> Task material
— START —

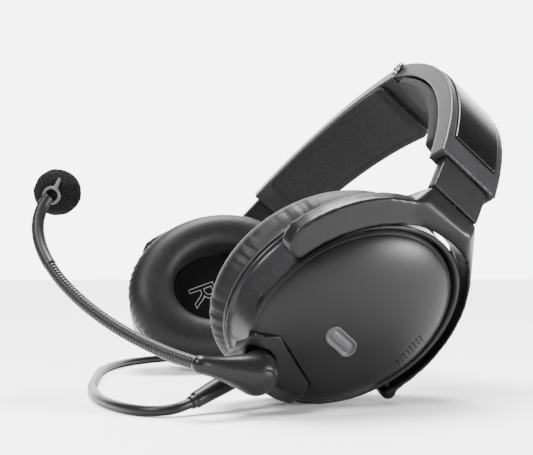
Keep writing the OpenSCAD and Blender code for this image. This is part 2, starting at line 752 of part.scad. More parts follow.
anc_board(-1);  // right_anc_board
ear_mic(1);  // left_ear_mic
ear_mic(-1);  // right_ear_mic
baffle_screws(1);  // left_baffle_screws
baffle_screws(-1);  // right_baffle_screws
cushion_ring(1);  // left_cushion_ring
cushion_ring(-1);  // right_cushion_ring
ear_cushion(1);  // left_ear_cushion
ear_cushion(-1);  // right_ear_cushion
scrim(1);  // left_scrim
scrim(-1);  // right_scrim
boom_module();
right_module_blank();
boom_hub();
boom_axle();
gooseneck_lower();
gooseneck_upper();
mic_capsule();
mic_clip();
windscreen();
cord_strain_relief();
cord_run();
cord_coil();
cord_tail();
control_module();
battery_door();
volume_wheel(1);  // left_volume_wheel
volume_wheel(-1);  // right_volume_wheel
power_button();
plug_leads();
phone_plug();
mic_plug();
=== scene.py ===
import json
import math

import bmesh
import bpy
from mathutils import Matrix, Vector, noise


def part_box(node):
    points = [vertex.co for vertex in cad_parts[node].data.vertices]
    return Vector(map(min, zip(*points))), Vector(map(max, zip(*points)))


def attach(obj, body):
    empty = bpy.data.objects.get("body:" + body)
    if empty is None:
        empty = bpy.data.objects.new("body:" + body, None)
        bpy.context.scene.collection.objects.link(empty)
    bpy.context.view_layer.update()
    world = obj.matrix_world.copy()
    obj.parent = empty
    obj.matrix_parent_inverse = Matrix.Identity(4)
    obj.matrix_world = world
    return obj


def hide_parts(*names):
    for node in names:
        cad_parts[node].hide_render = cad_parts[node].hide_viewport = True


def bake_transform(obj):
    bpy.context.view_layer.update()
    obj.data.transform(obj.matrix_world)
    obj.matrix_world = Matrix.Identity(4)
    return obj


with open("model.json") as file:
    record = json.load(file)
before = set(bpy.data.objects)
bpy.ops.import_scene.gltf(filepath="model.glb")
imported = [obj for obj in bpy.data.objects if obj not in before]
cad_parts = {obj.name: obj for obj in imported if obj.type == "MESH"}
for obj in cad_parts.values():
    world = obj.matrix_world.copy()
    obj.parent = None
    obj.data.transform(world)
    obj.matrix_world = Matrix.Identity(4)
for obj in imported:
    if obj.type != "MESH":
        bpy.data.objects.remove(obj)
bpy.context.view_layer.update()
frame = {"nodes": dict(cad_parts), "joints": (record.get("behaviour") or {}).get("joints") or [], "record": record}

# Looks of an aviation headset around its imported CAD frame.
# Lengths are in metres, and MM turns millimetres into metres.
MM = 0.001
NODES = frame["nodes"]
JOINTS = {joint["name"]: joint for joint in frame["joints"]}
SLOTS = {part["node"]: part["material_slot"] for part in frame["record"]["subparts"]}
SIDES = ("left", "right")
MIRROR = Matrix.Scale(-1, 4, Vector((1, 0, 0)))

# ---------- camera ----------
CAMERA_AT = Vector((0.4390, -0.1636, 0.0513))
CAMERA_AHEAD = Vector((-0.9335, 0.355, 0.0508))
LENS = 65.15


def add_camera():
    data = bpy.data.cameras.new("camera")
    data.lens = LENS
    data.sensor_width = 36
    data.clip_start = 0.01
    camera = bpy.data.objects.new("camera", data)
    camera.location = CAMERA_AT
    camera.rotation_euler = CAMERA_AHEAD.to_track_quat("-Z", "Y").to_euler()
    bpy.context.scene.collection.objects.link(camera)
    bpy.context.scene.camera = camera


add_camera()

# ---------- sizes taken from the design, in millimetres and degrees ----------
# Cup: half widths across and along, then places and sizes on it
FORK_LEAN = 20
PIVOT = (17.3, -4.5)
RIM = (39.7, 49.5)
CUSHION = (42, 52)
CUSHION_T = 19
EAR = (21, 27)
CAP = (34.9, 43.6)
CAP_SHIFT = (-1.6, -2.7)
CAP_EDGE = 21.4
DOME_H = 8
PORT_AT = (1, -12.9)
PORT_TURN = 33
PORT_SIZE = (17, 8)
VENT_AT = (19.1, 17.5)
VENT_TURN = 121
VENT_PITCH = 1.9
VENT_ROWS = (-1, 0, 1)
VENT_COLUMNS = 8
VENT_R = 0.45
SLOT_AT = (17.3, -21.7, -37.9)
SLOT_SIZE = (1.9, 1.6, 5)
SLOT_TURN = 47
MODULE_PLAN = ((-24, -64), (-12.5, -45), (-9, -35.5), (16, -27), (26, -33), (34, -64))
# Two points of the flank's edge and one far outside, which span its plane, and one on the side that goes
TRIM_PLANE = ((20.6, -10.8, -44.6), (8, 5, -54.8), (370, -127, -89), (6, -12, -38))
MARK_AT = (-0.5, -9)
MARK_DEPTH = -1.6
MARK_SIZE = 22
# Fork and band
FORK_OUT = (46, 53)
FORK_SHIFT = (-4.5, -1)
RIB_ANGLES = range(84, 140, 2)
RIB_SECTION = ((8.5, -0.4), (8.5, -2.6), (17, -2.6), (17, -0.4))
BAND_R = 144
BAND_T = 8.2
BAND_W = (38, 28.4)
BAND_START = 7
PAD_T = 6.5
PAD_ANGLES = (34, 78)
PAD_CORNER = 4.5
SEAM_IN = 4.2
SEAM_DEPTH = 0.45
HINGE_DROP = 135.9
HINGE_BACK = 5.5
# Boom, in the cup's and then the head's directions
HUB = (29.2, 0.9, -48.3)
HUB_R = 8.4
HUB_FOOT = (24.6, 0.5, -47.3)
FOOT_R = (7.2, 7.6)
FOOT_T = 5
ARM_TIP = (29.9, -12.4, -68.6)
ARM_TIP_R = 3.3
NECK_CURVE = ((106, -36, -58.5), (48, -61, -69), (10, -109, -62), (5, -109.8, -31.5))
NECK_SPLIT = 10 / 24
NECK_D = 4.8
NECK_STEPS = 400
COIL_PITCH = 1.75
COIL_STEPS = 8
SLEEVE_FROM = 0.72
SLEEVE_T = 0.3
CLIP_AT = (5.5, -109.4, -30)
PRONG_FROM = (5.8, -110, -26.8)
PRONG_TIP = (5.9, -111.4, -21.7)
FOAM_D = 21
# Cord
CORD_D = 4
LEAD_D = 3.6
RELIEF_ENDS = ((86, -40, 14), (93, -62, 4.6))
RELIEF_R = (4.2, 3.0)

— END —
— START —

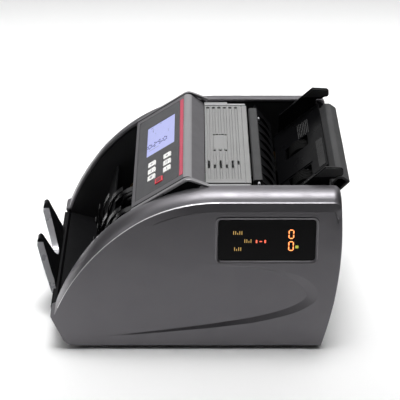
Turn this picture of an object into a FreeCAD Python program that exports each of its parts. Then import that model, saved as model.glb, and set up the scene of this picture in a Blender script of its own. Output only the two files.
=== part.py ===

— END —

> Given instruction
Set down, exactly and alone, the run of lines from the line that has "Keep writing the" to the line that has "bpy.context.scene.collection.objects.link(empty)".

> Expected output
Keep writing the OpenSCAD and Blender code for this image. This is part 2, starting at line 752 of part.scad. More parts follow.
anc_board(-1);  // right_anc_board
ear_mic(1);  // left_ear_mic
ear_mic(-1);  // right_ear_mic
baffle_screws(1);  // left_baffle_screws
baffle_screws(-1);  // right_baffle_screws
cushion_ring(1);  // left_cushion_ring
cushion_ring(-1);  // right_cushion_ring
ear_cushion(1);  // left_ear_cushion
ear_cushion(-1);  // right_ear_cushion
scrim(1);  // left_scrim
scrim(-1);  // right_scrim
boom_module();
right_module_blank();
boom_hub();
boom_axle();
gooseneck_lower();
gooseneck_upper();
mic_capsule();
mic_clip();
windscreen();
cord_strain_relief();
cord_run();
cord_coil();
cord_tail();
control_module();
battery_door();
volume_wheel(1);  // left_volume_wheel
volume_wheel(-1);  // right_volume_wheel
power_button();
plug_leads();
phone_plug();
mic_plug();
=== scene.py ===
import json
import math

import bmesh
import bpy
from mathutils import Matrix, Vector, noise


def part_box(node):
    points = [vertex.co for vertex in cad_parts[node].data.vertices]
    return Vector(map(min, zip(*points))), Vector(map(max, zip(*points)))


def attach(obj, body):
    empty = bpy.data.objects.get("body:" + body)
    if empty is None:
        empty = bpy.data.objects.new("body:" + body, None)
        bpy.context.scene.collection.objects.link(empty)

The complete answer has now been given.